-------- GIVEN DATA

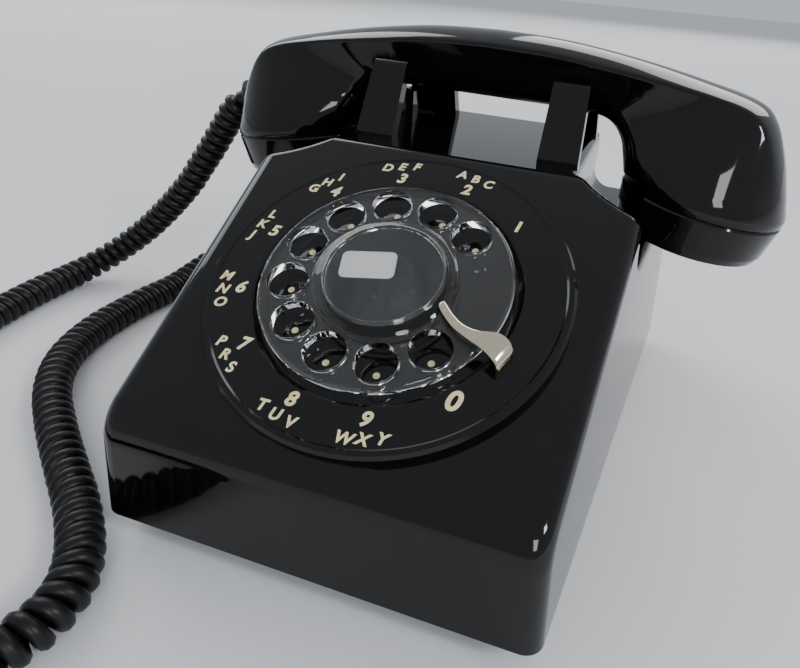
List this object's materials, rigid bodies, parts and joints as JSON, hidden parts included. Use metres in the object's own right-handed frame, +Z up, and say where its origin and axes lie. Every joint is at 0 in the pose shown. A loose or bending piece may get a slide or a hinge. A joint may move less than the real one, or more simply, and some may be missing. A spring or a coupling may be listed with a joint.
{
  "type": "rotary telephone",
  "caption": "Desk telephone with a sloping rotary dial, a liftable handset across a cradle, and a curly cord from handset to base.",
  "frame": {"origin": "on the table, under the middle of the box of the telephone without its cord", "axes": "+X to the right when facing the dial, +Y to the rear, +Z up"},
  "size_m": [0.3386, 0.2959, 0.1451],
  "materials": {
    "housing": "polished moulded black",
    "handset_black": "polished moulded black",
    "plate_black": "smooth black with cream characters",
    "clear_plastic": "clear moulded acrylic",
    "card": "dark printed card",
    "stop_metal": "plated strip",
    "rubber_black": "matte",
    "cord_black": "satin jacket",
    "zinc_steel": "zinc plated sheet",
    "cast_zinc": "die cast",
    "spring_steel": "blued strip",
    "brass": "turned",
    "contact_alloy": "spring leaf",
    "phenolic": "moulded"
  },
  "bodies": {
    "base": {"housing_shell": "housing", "base_plate": "zinc_steel", "feet": "rubber_black", "housing_screws": "zinc_steel", "screw_bosses": "zinc_steel", "line_inlet_grommet": "rubber_black", "base_cord_gland": "rubber_black", "hook_bracket": "zinc_steel", "hook_pin": "zinc_steel", "hook_contacts": "contact_alloy", "number_plate": "plate_black", "dial_frame": "cast_zinc", "dial_bracket": "zinc_steel", "drive_spring": "spring_steel", "pulse_contacts": "contact_alloy", "governor_cup": "cast_zinc", "finger_stop": "stop_metal", "finger_stop_screw": "stop_metal", "ringer_frame": "zinc_steel", "ringer_coil": "phenolic", "gong_right": "brass", "gong_left": "brass", "gong_screws": "zinc_steel", "loudness_bracket": "zinc_steel", "network_block": "zinc_steel", "terminal_board": "phenolic", "terminal_screws": "brass", "handset_cord": "cord_black"},
    "handset": {"handle_shell": "handset_black", "receiver_cap": "handset_black", "transmitter_cap": "handset_black", "receiver_unit": "cast_zinc", "transmitter_unit": "cast_zinc", "transmitter_cup": "phenolic", "handset_cord_gland": "rubber_black"},
    "plunger_r": {"plunger_right": "housing"},
    "plunger_l": {"plunger_left": "housing"},
    "lever": {"hook_lever": "zinc_steel"},
    "dial_rotor": {"finger_wheel": "clear_plastic", "number_card": "card", "card_retainer": "clear_plastic", "dial_hub": "cast_zinc", "main_gear": "brass"},
    "pulse_rotor": {"pulse_shaft": "brass", "pulse_wheel": "brass", "pulse_cam": "phenolic"},
    "governor": {"governor_shaft": "brass", "governor_weights": "brass"},
    "clapper": {"clapper": "zinc_steel"},
    "loudness": {"loudness_wheel": "phenolic"}
  },
  "joints": [
    {"name": "handset_lift", "type": "slide", "parent": "base", "child": "handset", "axis": [0, 0, 1], "range_m": [0, 0.12]},
    {"name": "plunger_right_slide", "type": "slide", "parent": "base", "child": "plunger_r", "axis": [0, 0, 1], "range_m": [0, 0.006]},
    {"name": "plunger_left_slide", "type": "slide", "parent": "base", "child": "plunger_l", "axis": [0, 0, 1], "range_m": [0, 0.006]},
    {"name": "hook_lever_turn", "type": "hinge", "parent": "base", "child": "lever", "pos_m": [0, 0.012, 0.084], "axis": [1, 0, 0], "range_deg": [0, 8.59]},
    {"name": "dial_spin", "type": "hinge", "parent": "base", "child": "dial_rotor", "pos_m": [0, -0.0532, 0.0788], "axis": [0, -0.4772, 0.8788], "range_deg": [-325, 0], "stiffness_Nm_per_rad": 0.004, "springref_deg": 20.05},
    {"name": "pulse_spin", "type": "hinge", "parent": "base", "child": "pulse_rotor", "pos_m": [-0.02898, -0.06002, 0.07509], "axis": [0, -0.4772, 0.8788], "range_deg": [0, 1300]},
    {"name": "governor_spin", "type": "hinge", "parent": "base", "child": "governor", "pos_m": [-0.02277, -0.0804, 0.06403], "axis": [0, -0.4772, 0.8788], "range_deg": [-2600, 0]},
    {"name": "clapper_swing", "type": "hinge", "parent": "base", "child": "clapper", "pos_m": [0, -0.038, 0.022], "axis": [0, 0, 1], "range_deg": [-4, 4], "stiffness_Nm_per_rad": 0.002},
    {"name": "loudness_turn", "type": "hinge", "parent": "base", "child": "loudness", "pos_m": [0.056, -0.04, 0.02], "axis": [0, 1, 0], "range_deg": [-60, 60]}
  ],
  "couplings": [
    {"joint": "plunger_right_slide", "follows": "handset_lift", "ratio": 0.05},
    {"joint": "plunger_left_slide", "follows": "handset_lift", "ratio": 0.05},
    {"joint": "hook_lever_turn", "follows": "handset_lift", "rad_per_m": 1.25},
    {"joint": "pulse_spin", "follows": "dial_spin", "ratio": -4},
    {"joint": "governor_spin", "follows": "dial_spin", "ratio": 8}
  ]
}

----------------

YOUR TASK: Write the data from above out again, exactly.

REPLY TO THE TASK:
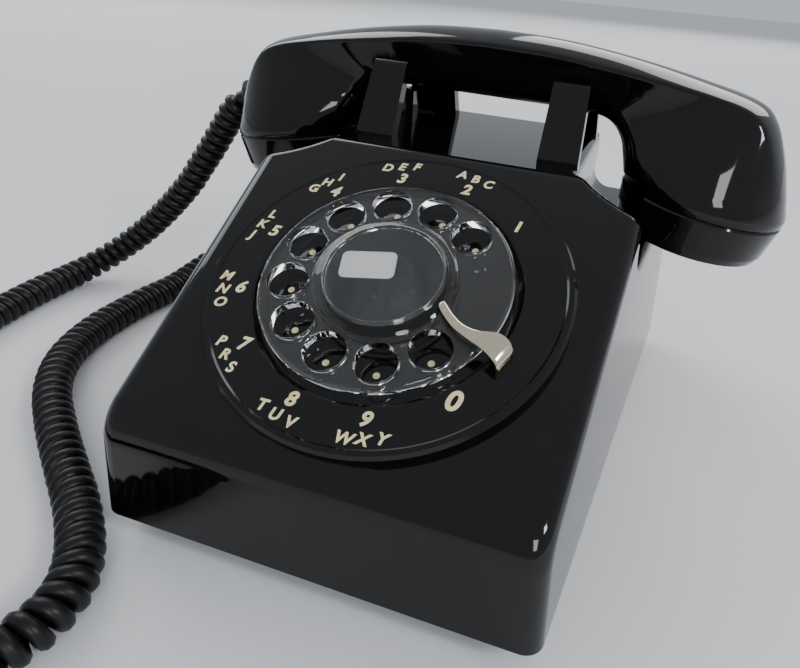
List this object's materials, rigid bodies, parts and joints as JSON, hidden parts included. Use metres in the object's own right-handed frame, +Z up, and say where its origin and axes lie. Every joint is at 0 in the pose shown. A loose or bending piece may get a slide or a hinge. A joint may move less than the real one, or more simply, and some may be missing. A spring or a coupling may be listed with a joint.
{
  "type": "rotary telephone",
  "caption": "Desk telephone with a sloping rotary dial, a liftable handset across a cradle, and a curly cord from handset to base.",
  "frame": {"origin": "on the table, under the middle of the box of the telephone without its cord", "axes": "+X to the right when facing the dial, +Y to the rear, +Z up"},
  "size_m": [0.3386, 0.2959, 0.1451],
  "materials": {
    "housing": "polished moulded black",
    "handset_black": "polished moulded black",
    "plate_black": "smooth black with cream characters",
    "clear_plastic": "clear moulded acrylic",
    "card": "dark printed card",
    "stop_metal": "plated strip",
    "rubber_black": "matte",
    "cord_black": "satin jacket",
    "zinc_steel": "zinc plated sheet",
    "cast_zinc": "die cast",
    "spring_steel": "blued strip",
    "brass": "turned",
    "contact_alloy": "spring leaf",
    "phenolic": "moulded"
  },
  "bodies": {
    "base": {"housing_shell": "housing", "base_plate": "zinc_steel", "feet": "rubber_black", "housing_screws": "zinc_steel", "screw_bosses": "zinc_steel", "line_inlet_grommet": "rubber_black", "base_cord_gland": "rubber_black", "hook_bracket": "zinc_steel", "hook_pin": "zinc_steel", "hook_contacts": "contact_alloy", "number_plate": "plate_black", "dial_frame": "cast_zinc", "dial_bracket": "zinc_steel", "drive_spring": "spring_steel", "pulse_contacts": "contact_alloy", "governor_cup": "cast_zinc", "finger_stop": "stop_metal", "finger_stop_screw": "stop_metal", "ringer_frame": "zinc_steel", "ringer_coil": "phenolic", "gong_right": "brass", "gong_left": "brass", "gong_screws": "zinc_steel", "loudness_bracket": "zinc_steel", "network_block": "zinc_steel", "terminal_board": "phenolic", "terminal_screws": "brass", "handset_cord": "cord_black"},
    "handset": {"handle_shell": "handset_black", "receiver_cap": "handset_black", "transmitter_cap": "handset_black", "receiver_unit": "cast_zinc", "transmitter_unit": "cast_zinc", "transmitter_cup": "phenolic", "handset_cord_gland": "rubber_black"},
    "plunger_r": {"plunger_right": "housing"},
    "plunger_l": {"plunger_left": "housing"},
    "lever": {"hook_lever": "zinc_steel"},
    "dial_rotor": {"finger_wheel": "clear_plastic", "number_card": "card", "card_retainer": "clear_plastic", "dial_hub": "cast_zinc", "main_gear": "brass"},
    "pulse_rotor": {"pulse_shaft": "brass", "pulse_wheel": "brass", "pulse_cam": "phenolic"},
    "governor": {"governor_shaft": "brass", "governor_weights": "brass"},
    "clapper": {"clapper": "zinc_steel"},
    "loudness": {"loudness_wheel": "phenolic"}
  },
  "joints": [
    {"name": "handset_lift", "type": "slide", "parent": "base", "child": "handset", "axis": [0, 0, 1], "range_m": [0, 0.12]},
    {"name": "plunger_right_slide", "type": "slide", "parent": "base", "child": "plunger_r", "axis": [0, 0, 1], "range_m": [0, 0.006]},
    {"name": "plunger_left_slide", "type": "slide", "parent": "base", "child": "plunger_l", "axis": [0, 0, 1], "range_m": [0, 0.006]},
    {"name": "hook_lever_turn", "type": "hinge", "parent": "base", "child": "lever", "pos_m": [0, 0.012, 0.084], "axis": [1, 0, 0], "range_deg": [0, 8.59]},
    {"name": "dial_spin", "type": "hinge", "parent": "base", "child": "dial_rotor", "pos_m": [0, -0.0532, 0.0788], "axis": [0, -0.4772, 0.8788], "range_deg": [-325, 0], "stiffness_Nm_per_rad": 0.004, "springref_deg": 20.05},
    {"name": "pulse_spin", "type": "hinge", "parent": "base", "child": "pulse_rotor", "pos_m": [-0.02898, -0.06002, 0.07509], "axis": [0, -0.4772, 0.8788], "range_deg": [0, 1300]},
    {"name": "governor_spin", "type": "hinge", "parent": "base", "child": "governor", "pos_m": [-0.02277, -0.0804, 0.06403], "axis": [0, -0.4772, 0.8788], "range_deg": [-2600, 0]},
    {"name": "clapper_swing", "type": "hinge", "parent": "base", "child": "clapper", "pos_m": [0, -0.038, 0.022], "axis": [0, 0, 1], "range_deg": [-4, 4], "stiffness_Nm_per_rad": 0.002},
    {"name": "loudness_turn", "type": "hinge", "parent": "base", "child": "loudness", "pos_m": [0.056, -0.04, 0.02], "axis": [0, 1, 0], "range_deg": [-60, 60]}
  ],
  "couplings": [
    {"joint": "plunger_right_slide", "follows": "handset_lift", "ratio": 0.05},
    {"joint": "plunger_left_slide", "follows": "handset_lift", "ratio": 0.05},
    {"joint": "hook_lever_turn", "follows": "handset_lift", "rad_per_m": 1.25},
    {"joint": "pulse_spin", "follows": "dial_spin", "ratio": -4},
    {"joint": "governor_spin", "follows": "dial_spin", "ratio": 8}
  ]
}